Graph RAG Workflow with Geospatial
- Data Ingestion:
- Store raw and geospatial data (e.g., GeoJSON) in MinIO.
- Version with Git and DVC.
- Annotate in Markdown with JSON-LD, including spatial metadata. Graph Construction:
- Convert JSON-LD to RDF with RDFLib, including GeoSPARQL annotations.
- Load into Virtuoso with geospatial extensions.
- Define ontology with GeoSPARQL in Virtuoso.
- Assign persistent URIs and validate with SHACL. Retrieval:
- Query via Virtuoso’s SPARQL/GeoSPARQL endpoint (e.g., spatial joins, distance calculations).

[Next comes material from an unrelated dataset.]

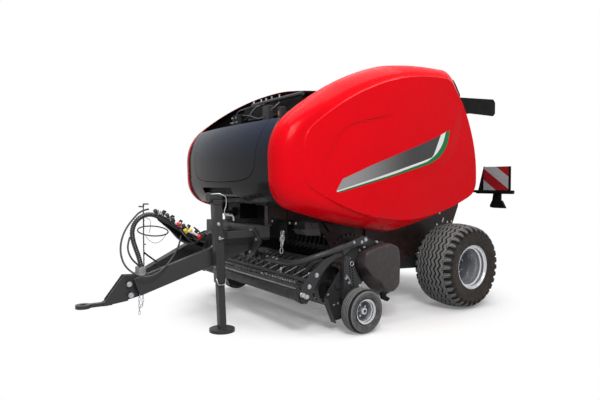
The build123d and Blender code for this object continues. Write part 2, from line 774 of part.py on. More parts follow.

- Use RDF2Vec with spatial features for similarity retrieval.
- Generation:
- Feed geospatial subgraphs into a Hugging Face model with spatial context. Publication:
- Publish via Virtuoso’s endpoint and Solid, with GeoSPARQL support. Geospatial Benefits Spatial Queries: Enable complex queries like "find all features within a polygon." Visualization: Pair with OpenLayers for interactive maps. Reasoning: Infer spatial relationships (e.g., containment, proximity) using GeoSPARQL.
- Greenfield: First Graph + AI project going to prod. Solution is upskilling, peer feedback.
- Data Complexity: Geospatial data (e.g., large shapefiles) may require preprocessing. Use GDAL (open-source) to convert to GeoJSON/RDF.
- Performance: Spatial queries on large graphs can be slow. Optimize with Virtuoso’s spatial indexing.
- Model Integration: Language models may struggle with spatial data. Preprocess spatial results into text (e.g., "near coordinates X, Y") for the model.